As I start doing the math, I realize I have not only have one starter bag, but my girlfriend gave me two starter bags I've been feeding, burping and mushing the last several days. Each starter bag yields 2 loaves + 4 starters. I'm faced with now not baking just 2 simple loaves, but potentially up to 10 loaves (with no starters saved). Wait, TEN loaves?! I'm so having a pudding cake giveaway tomorrow... to friends and neighbours alike.
So I start by pouring out the batter into a large bowl... Baking tip - a large chip bowl works just fine when you're baking at a guy's place. You'll never find a mixing bowl, but you'll sure as heck will find a chip bowl!  I swear, its laughing at me as I'm tossing out the yeasty smelling ziplock bags and washing the sticky goop off my hands and counter.
I then "feed" the starter today and portion it out into many many many ziplock bags... Anniekins, why did you give me two starters?! *scoop scoop gloop!*

I'm left with about 1.5cups of starter batter per batch, so I figured, sure, lets make a double batch. I pour it all into a large non-metal bowl.  I abandon the wooden mixing spoon after about 30 seconds, and get a arm burning workout using a whisk tot beat out any flour lumps in the batter. This whisking alone is testing our friendship Anniekins! lol! ;)
I follow the recipe and add things they tell me in order... in goes the eggs, pure vanilla (looooove real vanilla!), cinnamon, milk, oil, sugar...
more flour, some baking powder and soda, and a box of pudding mix.

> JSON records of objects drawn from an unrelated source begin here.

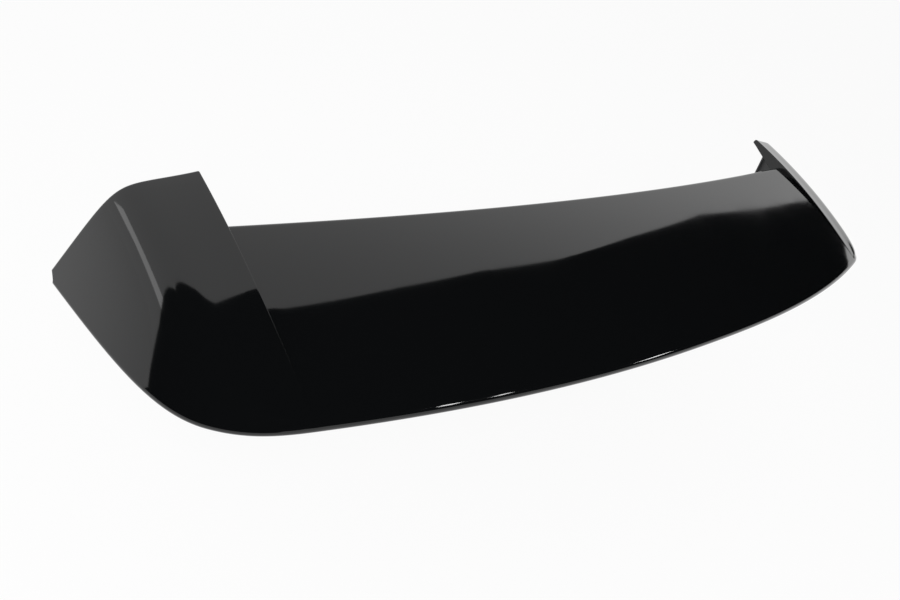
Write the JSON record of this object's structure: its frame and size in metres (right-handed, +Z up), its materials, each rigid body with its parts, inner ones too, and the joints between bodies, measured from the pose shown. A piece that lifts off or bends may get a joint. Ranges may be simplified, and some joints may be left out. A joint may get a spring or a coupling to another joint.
{
  "type": "car roof spoiler",
  "caption": "Hatchback roof spoiler moulded in gloss black: bowed centre panel between raised wings with forward horns and turned-down side flaps, open beneath.",
  "frame": {"origin": "midway along the row of fixings, on the plane where the insert flanges meet the tailgate", "axes": "+X across the car to its right side, +Y to the front of the car, +Z up"},
  "size_m": [1.2378, 0.3222, 0.1183],
  "materials": {
    "shell_gloss_black": "high gloss black lacquer over moulded plastic",
    "insert_brass": "machined brass"
  },
  "bodies": {
    "root": {"spoiler_shell": "shell_gloss_black", "insert_outer_left": "insert_brass", "insert_inner_left": "insert_brass", "insert_inner_right": "insert_brass", "insert_outer_right": "insert_brass"}
  },
  "joints": []
}
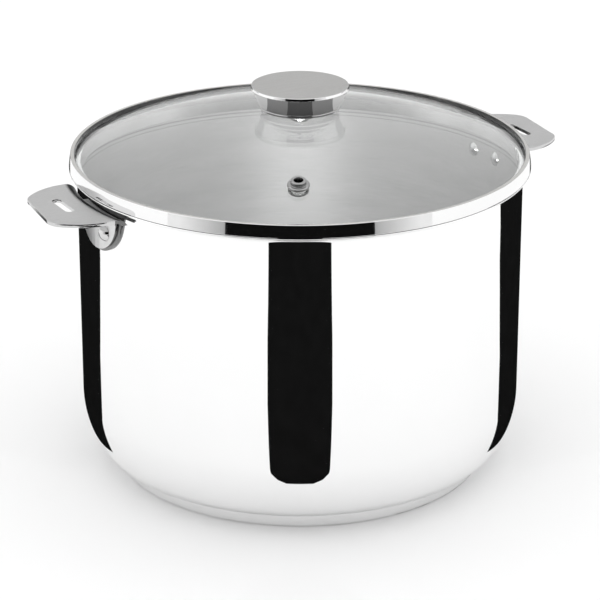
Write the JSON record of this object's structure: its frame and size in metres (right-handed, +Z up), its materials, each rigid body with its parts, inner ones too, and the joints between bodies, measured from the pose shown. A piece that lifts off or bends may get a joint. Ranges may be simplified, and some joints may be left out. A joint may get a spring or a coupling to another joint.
{
  "type": "stock pot",
  "caption": "Deep round steel stock pot with a capsule base, two riveted side lugs with slots, and a domed glass lid with a steel rim, knob and steam vent.",
  "frame": {"origin": "centre of the base's underside, on the vessel's axis", "axes": "+Z up along the vessel's axis, +X out through the right lug, +Y towards the back"},
  "size_m": [0.3122, 0.2504, 0.2144],
  "materials": {
    "polished_steel": "mirror polished",
    "aluminium_core": "matt",
    "base_steel": "satin",
    "lug_steel": "satin",
    "plate_steel": "satin",
    "rivet_steel": "polished",
    "lid_glass": "clear",
    "band_steel": "polished",
    "knob_steel": "polished",
    "knob_top_steel": "fine brushed",
    "moulded_core": "moulded",
    "brass_bush": "turned",
    "silicone": "matt translucent",
    "fixing_steel": "turned",
    "vent_steel": "polished"
  },
  "bodies": {
    "pot": {"vessel": "polished_steel", "base_core": "aluminium_core", "base_cap": "base_steel", "handle_lug_right": "lug_steel", "lug_plate_right": "plate_steel", "rivet_right_front": "rivet_steel", "rivet_right_back": "rivet_steel", "handle_lug_left": "lug_steel", "lug_plate_left": "plate_steel", "rivet_left_front": "rivet_steel", "rivet_left_back": "rivet_steel"},
    "lid": {"lid_glass": "lid_glass", "lid_band": "band_steel", "knob_shell": "knob_steel", "knob_cap": "knob_top_steel", "knob_core": "moulded_core", "knob_bush": "brass_bush", "knob_gasket": "silicone", "knob_seal": "silicone", "knob_washer": "fixing_steel", "knob_screw": "fixing_steel", "vent_eyelet": "vent_steel", "vent_gasket": "silicone", "vent_collar": "vent_steel"}
  },
  "joints": [
    {"name": "lid_lift", "type": "slide", "parent": "pot", "child": "lid", "axis": [0, 0, 1], "range_m": [0, 0.2]}
  ]
}
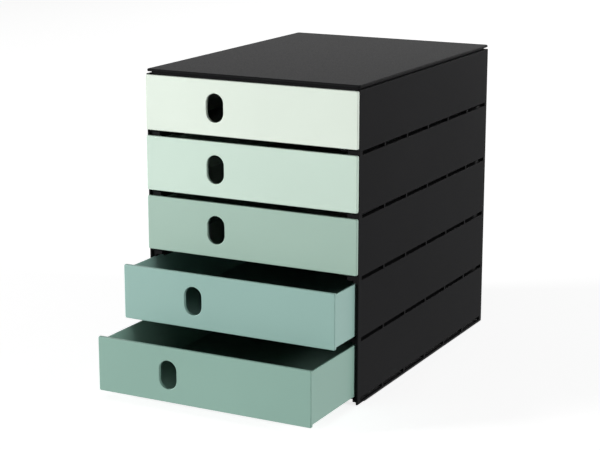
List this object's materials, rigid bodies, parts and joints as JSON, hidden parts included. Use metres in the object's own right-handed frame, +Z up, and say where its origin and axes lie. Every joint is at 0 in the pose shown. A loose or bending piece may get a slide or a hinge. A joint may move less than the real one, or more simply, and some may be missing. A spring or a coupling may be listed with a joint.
{
  "type": "desk drawer box",
  "caption": "Stacked desk file box of closed-front sliding drawers with finger holes in a dark slotted housing, for A4 or letter papers.",
  "frame": {"origin": "on the desk, under the middle of the whole box as stored, with its two lowest drawers pulled out", "axes": "+X to the right seen from the front, +Z up, the drawers open towards -Y"},
  "size_m": [0.242, 0.4348, 0.3236],
  "materials": {
    "housing_plastic": "anthracite polystyrene, fine moulded satin",
    "foot_rubber": "matte",
    "drawer_green_1": "moulded polystyrene, satin gloss",
    "drawer_green_2": "moulded polystyrene, satin gloss",
    "drawer_green_3": "moulded polystyrene, satin gloss",
    "drawer_green_4": "moulded polystyrene, satin gloss",
    "drawer_green_5": "moulded polystyrene, satin gloss"
  },
  "bodies": {
    "housing": {"rubber_feet": "foot_rubber", "housing_tier_1": "housing_plastic", "housing_tier_2": "housing_plastic", "housing_tier_3": "housing_plastic", "housing_tier_4": "housing_plastic", "housing_tier_5": "housing_plastic", "top_cover": "housing_plastic"},
    "drawer_1": {"drawer_1": "drawer_green_5"},
    "drawer_2": {"drawer_2": "drawer_green_4"},
    "drawer_3": {"drawer_3": "drawer_green_3"},
    "drawer_4": {"drawer_4": "drawer_green_2"},
    "drawer_5": {"drawer_5": "drawer_green_1"}
  },
  "joints": [
    {"name": "drawer_1_slide", "type": "slide", "parent": "housing", "child": "drawer_1", "axis": [0, -1, 0], "range_m": [-0.097, 0.1502]},
    {"name": "drawer_2_slide", "type": "slide", "parent": "housing", "child": "drawer_2", "axis": [0, -1, 0], "range_m": [-0.0473, 0.1999]},
    {"name": "drawer_3_slide", "type": "slide", "parent": "housing", "child": "drawer_3", "axis": [0, -1, 0], "range_m": [0, 0.2472]},
    {"name": "drawer_4_slide", "type": "slide", "parent": "housing", "child": "drawer_4", "axis": [0, -1, 0], "range_m": [0, 0.2472]},
    {"name": "drawer_5_slide", "type": "slide", "parent": "housing", "child": "drawer_5", "axis": [0, -1, 0], "range_m": [0, 0.2472]}
  ]
}
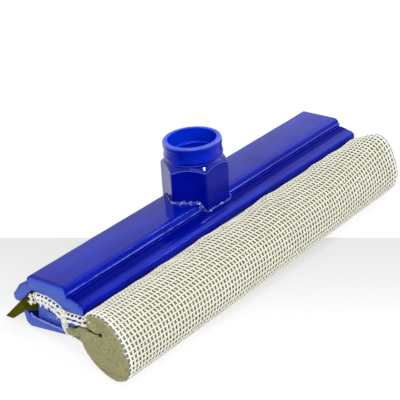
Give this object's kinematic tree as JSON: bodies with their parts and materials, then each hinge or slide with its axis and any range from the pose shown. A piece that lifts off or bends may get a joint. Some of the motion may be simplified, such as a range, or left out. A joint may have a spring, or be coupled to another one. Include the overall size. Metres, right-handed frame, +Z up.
{
  "type": "window squeegee",
  "caption": "Window squeegee head with a rubber blade, a netted sponge roll and a threaded hexagonal socket for a pole.",
  "frame": {"origin": "on the surface the head rests on, under the middle of its length and depth", "axes": "+X along the bar, +Y from the sponge towards the blade, +Z up; the socket's axis leans back towards +Y by 10.16 degrees, as the head rests on its roll and the blade's edge"},
  "size_m": [0.2064, 0.0735, 0.0581],
  "materials": {
    "blue_plastic": "moulded, glossy, with soft flow ripples",
    "blade_rubber": "dark olive, matt, cut square at the ends",
    "sponge_foam": "open-cell foam, sawn faces",
    "net_cotton": "knitted netting, small oblong holes",
    "screw_steel": "zinc plated"
  },
  "bodies": {
    "root": {"bar": "blue_plastic", "pole_socket": "blue_plastic", "clamp_bar": "blue_plastic", "blade": "blade_rubber", "sponge": "sponge_foam", "net_sleeve": "net_cotton", "clamp_screw_1": "screw_steel", "clamp_screw_2": "screw_steel", "clamp_screw_3": "screw_steel", "clamp_screw_4": "screw_steel", "clamp_screw_5": "screw_steel", "clamp_screw_6": "screw_steel"}
  },
  "joints": []
}
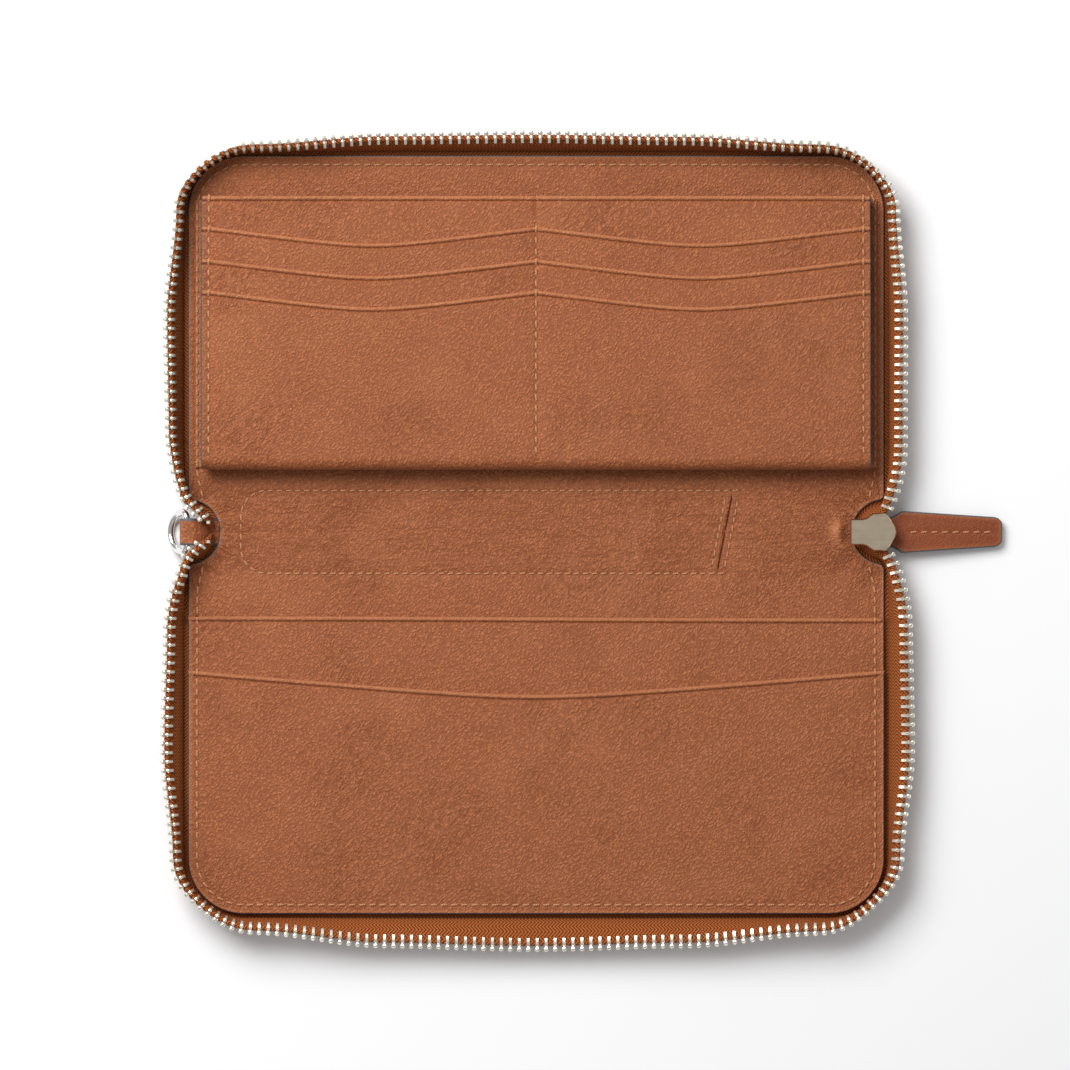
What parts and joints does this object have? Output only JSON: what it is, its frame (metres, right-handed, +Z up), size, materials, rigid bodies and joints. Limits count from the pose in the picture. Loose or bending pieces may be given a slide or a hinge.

I go with caramel butterscotch cuz I figured it would go nicely with the cinnamon. The next batch, I'm separating dry and wet ingredients, and adding things in one at a time rather than just dumping them in and whisking, because my muttered mantra for my very much aching arms is "I should have brought a blender, *whisk whisk* I should have brought a blender *mix mix mix* I should have brought a blender *whisk whisk*" .
The pudding mix makes my entire kitchen smell like caramel butterscotch heaven.. mmm! Or maybe I'm just whisking too enthusiastically now, and getting the caramel butterscotch pudding powder all over the place... same thing :) *whiskwhiskwhisk break for pic whiskwhiskwhisk!*
The recipe says to lightly grease loaf pans - I cheat by lightly spraying my pans and then lining with parchment paper so I have easy cleanup post baking. After a messy scooping, with many a drips, goops and blobs of directionally challenged batter, they're all ready to go into the oven!
Note to self - ALWAYS check before preheating oven if ALL your pans will fit. After a few hot and frantic moments, got them all in! 2 pyrex glass loaf pans, a non-stick loaf pan, and an 20yr+ old cast iron seasoned loaf pan are all snuggled in. I'm curious to see if the difference in material for the pan will make - I know for banana bread, the pyrex pans tends to give me a drier, firmer crust and edges, while the non-stick and cast iron one tends to have better heat distribution.

While the first batch bakes, I quickly do the dishes, and start on a second vanilla pudding batch.
I bake the first batch for an extra ten minutes, as my high tech baking thermometer (a toothpick) comes out a bit damp... and 10min later, the cakes practically slide out of the pans as if they're greased with hot butter... thank you parchment paper!! I noticed the brown sugar topping makes ugly dimples on the top of the cake, so I only add it to one of the vanilla pudding cakes instead of both before I toss those in the oven as well.

And after nearly 4hours of mixing, whisking, measuring, scooping and baking... and being driven mad by the tantalizing baking scents of caramel, sugar, butterscotch and vanilla for those 4hours... I have me four rich and sticky caramel butterscotch pudding cakes!

along with two very rich and sticky cinnamon vanilla pudding cakes!
For the bakers out there, the pyrex pans were the most consistent for these pudding cakes, while the cast iron made for a lighter, moister cake, and the non-stick pan resulted in a flatter, golden brown product.  Now to sic, I mean give these cakes along with the starters to unsuspecting friends *evil laughter*...
And finally, the worst part of any baking or kitchen adventure... any volunteers to help me clean up? Anyone?